After reading this column, you might take me for some type of anti-American, jerky-hating jerk. Nothing could be further from reality. I eat pounds of the stuff, all of it Made-in-the-USA, and most of it made right in my kitchen from deer, elk, antelope, and even goose. But I’m telling you, biltong is better, and you owe it to yourself to try a stokkie, or strip, of the delicious dried meat.
Venison Biltong Ingredients
- 2–3 lbs. bottom round or top sirloin venison roast
- 2 cups white vinegar
- ¼ cup Worcestershire sauce
- ¼ cup kosher salt
- ¼ cup whole coriander seeds, roasted and crushed
- 2 tbs. black pepper
- 2 tbs. brown sugar
- Cut the meat with the grain into long strips approximately 1 inch thick and 2 inches wide. Lay the strips in a shallow pan.
- Mix the vinegar and Worcestershire together and pour over the meat. Let soak for 2 to 3 hours, then remove the meat and pat dry with paper towels. Reserve the vinegar brine and wipe the pan clean.

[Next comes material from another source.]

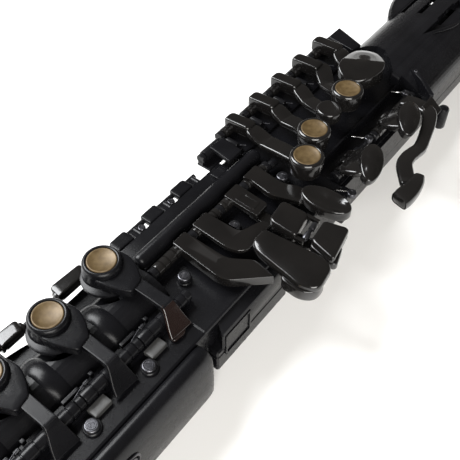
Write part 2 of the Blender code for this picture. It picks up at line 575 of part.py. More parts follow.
def table_keys():
    arm = [(-12, 25), (6, 22.8), (12, 25.6), (22, 29), (22, 36), (13.6, 36.4), (5, 33), (-12, 34.6)]
    table_key("g_sharp_key", arm, ellipse(31, 33, 13.2, 7.4, math.radians(6), 28), [], 25, 34.4)
    arm = [(-12, -14.4), (10.4, -15.4), (16.4, -12), (17, -6), (17.4, 10), (15.6, 12), (14.5, 2), (9.3, -6),
           (-12, -5.6)]
    web = plate([(-11.5, -14), (10.4, -15), (15.5, -11.8), (13.8, -2.5), (9.2, -6.4), (-11.5, -6)], 6.0, 8.2)
    touch = [(16, 20), (14.4, 17.6), (16.8, 7.6), (19, 5.4), (32.6, 5.2), (33.6, 7), (30.8, 20), (28.6, 21.2)]
    lugs = [box(30, 36.8, 6.0, 7.9, 10.2, 12.6), box(28, 35.8, 20.1, 21.8, 10.2, 12.6)]
    table_key("c_sharp_key", arm, touch, [web] + lugs, -14.2, -5.8, thick=1.6)
    link = ribbon([(4, 13, 4.0), (34, 12.4, 4.0), (41, 13.4, 6.4), (44, 14, 9.6)], 6.5, 2.2)
    arm = [(-12, 8.2), (10.2, 8.8), (8.8, 18), (-12, 19)]
    touch = [(38.4, 22.6), (37.2, 20.4), (39, 8.4), (40.6, 6.6), (53.6, 5), (55, 6.6), (49.4, 23.4), (47.4, 25)]
    step = box(0, 7, 10.6, 15.4, 3.8, 7.6)
    table_key("low_b_key", arm, touch, [step, link], 8.4, 18.8)
    arm = [(-12, -28.8), (18.2, -29.8), (36.2, -15.2), (34, -9), (26, -9), (24.4, -12.6), (15.3, -20.4), (-12, -20.2)]
    touch = [(18.8, -1.6), (18.4, -7.4), (20.4, -10.4), (50, -14.4), (56, -12.6), (57.4, -9), (56.6, -2.6), (54.6, -0.8),
             (21, 1.6)]
    skirt = plate([(17.8, -29.2), (35.6, -14.6), (32, -11.4), (14.4, -23)], 3.6, 8.8)
    lip = plate([(34, -11.6), (50, -14.0), (55.4, -12.2), (56.8, -9), (56, -4), (36, -6)], 4.2, 9.6, 0.8)
    table_key("low_b_flat_key", arm, touch, [skirt, lip], -28.6, -20.4)
    part("table_roller", STEEL, rod((35.6, 8.2, 11.4), (34.6, 19.8, 11.4), 1.1, 16), pivot=(35.1, 14, 11.4))


def palm_keys():
    x, z = PALM_ROD
    tilt = math.radians(12)
    for name, y, cx, cy in (("palm_d_key", 71.2, 35.6, 67.0), ("palm_e_flat_key", 108.8, 34.4, 108.0)):
        hub, drill = hub_of(PALM_ROD, y - 8.8, y + 8.8)
        arm = plate([(x - 3, 1.6), (x + 3, 0.6), (28, 6), (35, 9), (35, 13), (26, 11), (x - 1, 8)], y - 6, y + 6, 0.6,
                    axis="Y")
        touch = plate(ellipse(0, 0, 5.6, 11.0, math.radians(24), 26), -2.6, 2.6, 1.6)
        touch.data.transform(Matrix.Translation((cx, cy, 12.6)) @ Matrix.Rotation(tilt, 4, "Y"))
        part(name, GLOSS, arm, (hub, touch), (drill,), pivot=(x, y, z))
    y = 129.4
    hub, drill = hub_of(PALM_ROD, y - 8.2, y + 8.2)
    lever = ribbon([(21, 129, 4.8), (29, 128.8, 7.4), (38, 126, 8.8), (43.6, 119, 9.2), (46.1, 107, 9.8), (46.3, 96, 10.6),
                    (46.3, 87, 11), (47.8, 80, 11.2), (52, 74, 11.4), (57, 66, 11.2)], 6.8, 4.2)
    flap = box(34.4, 38.4, 123.6, 134.6, -2, 9.8, 1.0)
    foot = box(-4.2, 4.2, -11.4, 11.4, -3.4, 2.6, 1.4)
    foot.data.transform(Matrix.Translation((58.6, 64.4, 11.2)) @ Matrix.Rotation(math.radians(-6), 4, "Z"))
    part("palm_f_key", GLOSS, lever, (hub, foot, flap), (drill,), pivot=(x, y, z))


def side_keys():
    x, z = SIDE_ROD
    for name, y, low, high in (("side_b_flat_key", -88, -110, -96), ("side_c_key", -72, -78, -58)):
        hub, drill = hub_of(SIDE_ROD, low, high)
        paddle = box(x - 7.6, x + 1.6, low + 0.4, high - 0.4, z + 1.2, z + 4.8, 1.2)
        part(name, GLOSS, paddle, (hub,), (drill,), pivot=(x, y, z))
    line = (-38.2, 4.9)
    hub, drill = hub_of(line, 27.2, 41)
    blade = box(-38, -22.0, 31.8, 40.6, 6.6, 9.2, 0.6)
    part("side_e_key", GLOSS, blade, (hub,), (drill,), pivot=(line[0], 34, line[1]))


def pinky_keys():
    x, z = RH_ROD
    for name, y in (("e_flat_key", -156), ("low_c_key", -180.6)):
        hub, drill = hub_of(RH_ROD, y - 6, y + 6)
        arm = plate([(-24, 8.8), (x + 2.6, 8.8), (x + 2.6, 11.6), (-24, 11.6)], y - 4, y + 4, 0.4, axis="Y")
        neck = box(x - 1.5, x + 1.5, y - 3, y + 3, z + 2.0, 10.3)
        touch = box(-40, -21, y - 9.8, y + 9.8, 8.0, 13.4, 1.6)
        part(name, GLOSS, touch, (arm, hub, neck), (drill,), pivot=(x, y, z))


shell_back()
shell_front()
case_trim()
bell_and_neck()
mouth_fittings()
back_pieces()
control_pieces()
hinges()
for letter, (px, py) in RH_PEARLS.items():
    right_key(letter, px, py)
left_stack()
table_keys()
palm_keys()
side_keys()
pinky_keys()
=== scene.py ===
"""Electronic saxophone on a pale table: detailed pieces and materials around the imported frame.

Shapes are drawn in the millimetres of the part's own drawing frame (X across, Y towards the neck,
Z up, Z = 0 on the deck) and PLACE carries them into the frame's metres.
"""

import math

import bmesh
import bpy
from mathutils import Matrix, Vector


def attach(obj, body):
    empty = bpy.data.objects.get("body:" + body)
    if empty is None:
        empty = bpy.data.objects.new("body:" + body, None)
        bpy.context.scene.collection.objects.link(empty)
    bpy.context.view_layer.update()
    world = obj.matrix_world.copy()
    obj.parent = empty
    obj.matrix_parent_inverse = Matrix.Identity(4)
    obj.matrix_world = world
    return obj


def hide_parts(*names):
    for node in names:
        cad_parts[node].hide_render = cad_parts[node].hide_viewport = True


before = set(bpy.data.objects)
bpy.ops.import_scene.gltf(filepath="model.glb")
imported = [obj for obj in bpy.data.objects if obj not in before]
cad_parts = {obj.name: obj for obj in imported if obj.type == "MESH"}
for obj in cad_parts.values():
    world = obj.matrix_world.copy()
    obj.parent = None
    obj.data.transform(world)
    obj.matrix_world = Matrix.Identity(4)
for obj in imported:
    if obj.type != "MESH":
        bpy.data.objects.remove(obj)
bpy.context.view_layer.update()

SHIFT = Vector((-9.111, -39.407, 40.0))
PLACE = Matrix.Scale(0.001, 4) @ Matrix.Translation(SHIFT)

# The camera's axes, its distance in millimetres from the middle of the view, and its lens.
CAMERA_RIGHT = Vector((0.79029, 0.61273, 0.0))
CAMERA_UP = Vector((-0.46938, 0.60540, 0.64279))
CAMERA_BACK = Vector((0.39386, -0.50799, 0.76604))
CAMERA_DISTANCE = 330.0
LENS, SENSOR = 54.18, 36.0

# Hinge rods: (X, Z) of each line along Y.
RH_ROD, LH_ROD, TABLE_ROD = (10.0, 4.6), (-41.0, 4.9), (-9.0, 4.7)
PALM_ROD, SIDE_ROD, BLADE_ROD = (21.0, 1.0), (-37.0, -1.0), (-38.2, 4.9)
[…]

- Mix the salt and spices together in a medium bowl. Roll the meat in the spice mixture until well covered, then layer the meat in the shallow pan and refrigerate for three hours.
- Return the meat to the vinegar mixture and soak for 10 to 25 minutes. Wipe the meat clean and squeeze with paper towels until dry.
- Hang the meat in a cool, dry place, free of flies or insects. To speed up the process, you can place a small fan to blow across the meat. Test the meat after two days or continue drying until it reaches the preferred consistency.